» **PROMPT**
What lies from the line containing "obj.parent = None" through the line containing "MIDDLE = np.array((5.0, 0.0))"? Print exactly those lines, with both ends, and no others.

» **RECORDS FOR THE TASK**
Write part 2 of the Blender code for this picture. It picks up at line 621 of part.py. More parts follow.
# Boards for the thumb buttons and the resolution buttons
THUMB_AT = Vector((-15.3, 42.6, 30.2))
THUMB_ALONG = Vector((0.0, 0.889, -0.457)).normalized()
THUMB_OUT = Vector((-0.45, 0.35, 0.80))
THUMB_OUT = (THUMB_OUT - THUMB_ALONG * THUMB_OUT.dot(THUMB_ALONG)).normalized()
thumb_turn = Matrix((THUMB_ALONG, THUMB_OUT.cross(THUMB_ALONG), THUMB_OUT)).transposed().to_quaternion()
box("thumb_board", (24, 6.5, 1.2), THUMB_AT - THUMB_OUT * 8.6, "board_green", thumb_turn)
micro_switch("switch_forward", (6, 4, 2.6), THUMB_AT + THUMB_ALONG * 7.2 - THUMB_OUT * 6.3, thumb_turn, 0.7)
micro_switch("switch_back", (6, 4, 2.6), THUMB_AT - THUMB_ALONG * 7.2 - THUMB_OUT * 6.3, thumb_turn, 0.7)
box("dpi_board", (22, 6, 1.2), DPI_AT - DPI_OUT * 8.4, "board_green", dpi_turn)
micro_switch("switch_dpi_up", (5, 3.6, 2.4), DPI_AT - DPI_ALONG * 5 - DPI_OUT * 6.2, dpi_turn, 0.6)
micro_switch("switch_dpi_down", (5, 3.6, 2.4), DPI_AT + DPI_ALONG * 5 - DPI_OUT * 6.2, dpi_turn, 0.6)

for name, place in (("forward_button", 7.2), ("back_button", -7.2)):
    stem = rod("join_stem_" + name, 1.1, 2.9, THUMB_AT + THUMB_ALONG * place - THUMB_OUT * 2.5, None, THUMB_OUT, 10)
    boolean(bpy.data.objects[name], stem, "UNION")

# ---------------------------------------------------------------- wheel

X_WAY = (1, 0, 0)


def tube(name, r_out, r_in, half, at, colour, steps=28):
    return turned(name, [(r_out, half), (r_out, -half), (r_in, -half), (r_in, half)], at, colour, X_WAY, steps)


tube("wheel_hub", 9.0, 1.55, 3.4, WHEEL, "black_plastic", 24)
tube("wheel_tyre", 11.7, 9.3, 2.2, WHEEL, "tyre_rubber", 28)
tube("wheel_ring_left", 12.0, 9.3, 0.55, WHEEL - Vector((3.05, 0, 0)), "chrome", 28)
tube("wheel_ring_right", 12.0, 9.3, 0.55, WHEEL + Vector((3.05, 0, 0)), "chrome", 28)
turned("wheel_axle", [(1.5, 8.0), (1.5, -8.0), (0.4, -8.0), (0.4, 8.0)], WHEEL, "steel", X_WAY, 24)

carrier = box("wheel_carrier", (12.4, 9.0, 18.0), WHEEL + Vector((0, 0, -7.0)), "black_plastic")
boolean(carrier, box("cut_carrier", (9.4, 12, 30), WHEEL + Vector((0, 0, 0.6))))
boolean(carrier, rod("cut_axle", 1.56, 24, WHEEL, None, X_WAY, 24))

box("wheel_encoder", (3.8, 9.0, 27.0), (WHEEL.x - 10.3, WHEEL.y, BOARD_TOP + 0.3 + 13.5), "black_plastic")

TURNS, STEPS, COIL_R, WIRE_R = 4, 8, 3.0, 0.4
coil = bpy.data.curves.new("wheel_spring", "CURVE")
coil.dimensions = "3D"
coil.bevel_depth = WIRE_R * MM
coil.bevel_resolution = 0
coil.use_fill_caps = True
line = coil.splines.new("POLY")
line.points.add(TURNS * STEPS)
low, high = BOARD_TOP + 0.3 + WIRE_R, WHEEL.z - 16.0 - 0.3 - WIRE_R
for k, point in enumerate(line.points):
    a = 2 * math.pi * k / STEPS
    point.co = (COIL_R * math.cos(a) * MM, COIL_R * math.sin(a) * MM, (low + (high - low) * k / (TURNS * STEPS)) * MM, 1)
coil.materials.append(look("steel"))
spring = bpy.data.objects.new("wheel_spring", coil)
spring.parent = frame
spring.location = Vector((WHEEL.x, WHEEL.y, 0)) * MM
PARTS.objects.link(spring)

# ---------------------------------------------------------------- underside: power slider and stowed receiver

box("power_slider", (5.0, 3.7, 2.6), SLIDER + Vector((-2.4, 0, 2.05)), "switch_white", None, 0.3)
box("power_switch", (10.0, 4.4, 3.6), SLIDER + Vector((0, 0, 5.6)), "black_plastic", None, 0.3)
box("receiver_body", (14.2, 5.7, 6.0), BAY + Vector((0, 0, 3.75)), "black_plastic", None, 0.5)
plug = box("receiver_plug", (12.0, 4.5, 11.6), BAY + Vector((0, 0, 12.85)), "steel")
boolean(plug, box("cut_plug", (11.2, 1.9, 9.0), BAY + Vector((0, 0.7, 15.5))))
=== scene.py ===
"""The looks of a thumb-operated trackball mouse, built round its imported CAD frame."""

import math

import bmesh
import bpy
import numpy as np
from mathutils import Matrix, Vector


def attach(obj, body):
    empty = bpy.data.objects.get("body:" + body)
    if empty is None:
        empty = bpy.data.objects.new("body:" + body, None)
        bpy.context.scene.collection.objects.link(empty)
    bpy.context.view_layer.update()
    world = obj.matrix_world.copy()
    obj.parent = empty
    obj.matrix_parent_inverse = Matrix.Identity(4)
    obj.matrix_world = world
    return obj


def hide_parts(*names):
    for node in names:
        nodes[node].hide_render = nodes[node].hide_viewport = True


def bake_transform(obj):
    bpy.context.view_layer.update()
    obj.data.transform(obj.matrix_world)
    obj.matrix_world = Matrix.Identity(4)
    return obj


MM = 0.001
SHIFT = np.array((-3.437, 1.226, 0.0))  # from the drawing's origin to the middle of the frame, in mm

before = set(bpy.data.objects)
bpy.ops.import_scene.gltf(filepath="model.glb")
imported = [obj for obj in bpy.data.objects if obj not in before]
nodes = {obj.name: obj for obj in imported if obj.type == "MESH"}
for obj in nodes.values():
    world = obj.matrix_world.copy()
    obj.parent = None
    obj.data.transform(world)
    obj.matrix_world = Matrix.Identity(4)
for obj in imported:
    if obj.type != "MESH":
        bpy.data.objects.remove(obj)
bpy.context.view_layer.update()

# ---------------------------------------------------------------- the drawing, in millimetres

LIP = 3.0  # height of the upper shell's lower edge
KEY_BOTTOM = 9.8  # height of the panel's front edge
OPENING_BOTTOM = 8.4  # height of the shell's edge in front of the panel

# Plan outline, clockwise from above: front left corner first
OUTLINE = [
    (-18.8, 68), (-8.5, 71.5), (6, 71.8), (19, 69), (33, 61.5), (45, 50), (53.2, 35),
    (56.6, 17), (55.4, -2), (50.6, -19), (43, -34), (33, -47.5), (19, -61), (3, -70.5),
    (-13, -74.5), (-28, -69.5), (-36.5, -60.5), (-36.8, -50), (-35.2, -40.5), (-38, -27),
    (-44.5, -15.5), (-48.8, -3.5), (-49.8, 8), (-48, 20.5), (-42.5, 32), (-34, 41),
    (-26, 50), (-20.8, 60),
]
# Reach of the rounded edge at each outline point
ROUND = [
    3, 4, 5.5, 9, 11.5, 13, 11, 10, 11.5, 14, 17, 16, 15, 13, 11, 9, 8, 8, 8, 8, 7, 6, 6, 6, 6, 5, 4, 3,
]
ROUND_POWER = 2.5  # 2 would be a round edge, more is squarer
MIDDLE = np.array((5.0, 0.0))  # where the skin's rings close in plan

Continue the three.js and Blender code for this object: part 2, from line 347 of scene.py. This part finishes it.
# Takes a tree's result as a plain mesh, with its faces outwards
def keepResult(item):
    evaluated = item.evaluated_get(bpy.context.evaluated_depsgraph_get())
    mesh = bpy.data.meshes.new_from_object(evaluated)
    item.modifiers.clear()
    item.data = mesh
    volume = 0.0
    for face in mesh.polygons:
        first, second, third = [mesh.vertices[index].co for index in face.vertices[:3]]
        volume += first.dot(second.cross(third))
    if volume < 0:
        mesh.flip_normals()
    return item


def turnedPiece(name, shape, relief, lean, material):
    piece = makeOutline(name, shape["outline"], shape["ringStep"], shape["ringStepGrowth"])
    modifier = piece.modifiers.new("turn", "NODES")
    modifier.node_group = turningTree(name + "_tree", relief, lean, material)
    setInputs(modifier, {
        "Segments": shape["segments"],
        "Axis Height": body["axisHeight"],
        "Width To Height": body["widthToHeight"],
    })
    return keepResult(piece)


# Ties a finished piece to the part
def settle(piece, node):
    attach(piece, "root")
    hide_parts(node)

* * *

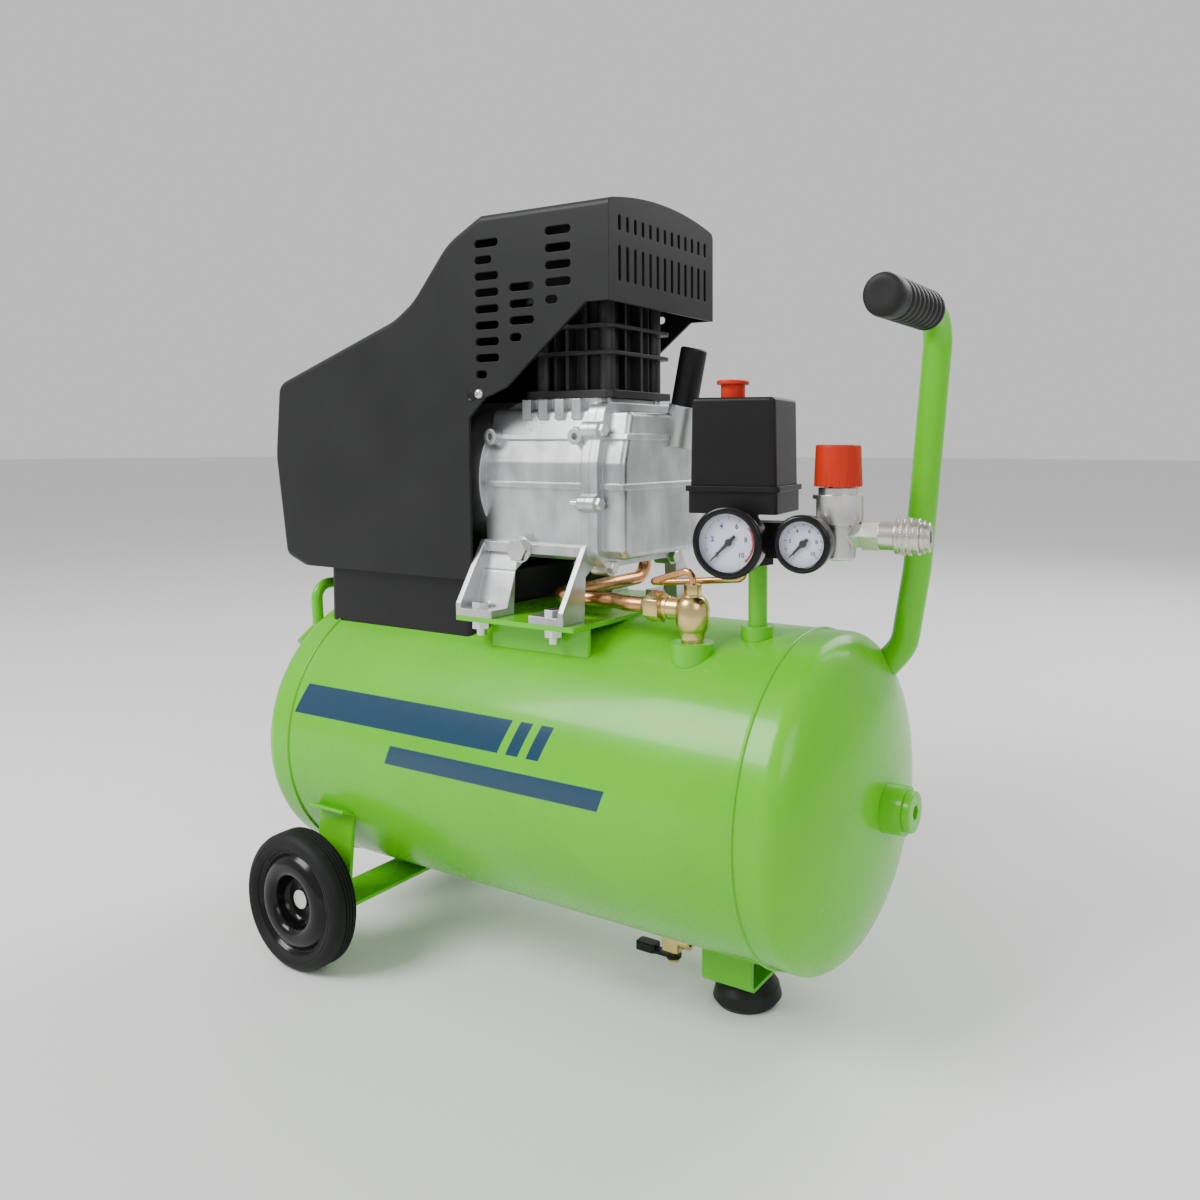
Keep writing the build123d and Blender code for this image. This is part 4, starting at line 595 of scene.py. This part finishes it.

» **RESPONSE**
    obj.parent = None
    obj.data.transform(world)
    obj.matrix_world = Matrix.Identity(4)
for obj in imported:
    if obj.type != "MESH":
        bpy.data.objects.remove(obj)
bpy.context.view_layer.update()

# ---------------------------------------------------------------- the drawing, in millimetres

LIP = 3.0  # height of the upper shell's lower edge
KEY_BOTTOM = 9.8  # height of the panel's front edge
OPENING_BOTTOM = 8.4  # height of the shell's edge in front of the panel

# Plan outline, clockwise from above: front left corner first
OUTLINE = [
    (-18.8, 68), (-8.5, 71.5), (6, 71.8), (19, 69), (33, 61.5), (45, 50), (53.2, 35),
    (56.6, 17), (55.4, -2), (50.6, -19), (43, -34), (33, -47.5), (19, -61), (3, -70.5),
    (-13, -74.5), (-28, -69.5), (-36.5, -60.5), (-36.8, -50), (-35.2, -40.5), (-38, -27),
    (-44.5, -15.5), (-48.8, -3.5), (-49.8, 8), (-48, 20.5), (-42.5, 32), (-34, 41),
    (-26, 50), (-20.8, 60),
]
# Reach of the rounded edge at each outline point
ROUND = [
    3, 4, 5.5, 9, 11.5, 13, 11, 10, 11.5, 14, 17, 16, 15, 13, 11, 9, 8, 8, 8, 8, 7, 6, 6, 6, 6, 5, 4, 3,
]
ROUND_POWER = 2.5  # 2 would be a round edge, more is squarer
MIDDLE = np.array((5.0, 0.0))  # where the skin's rings close in plan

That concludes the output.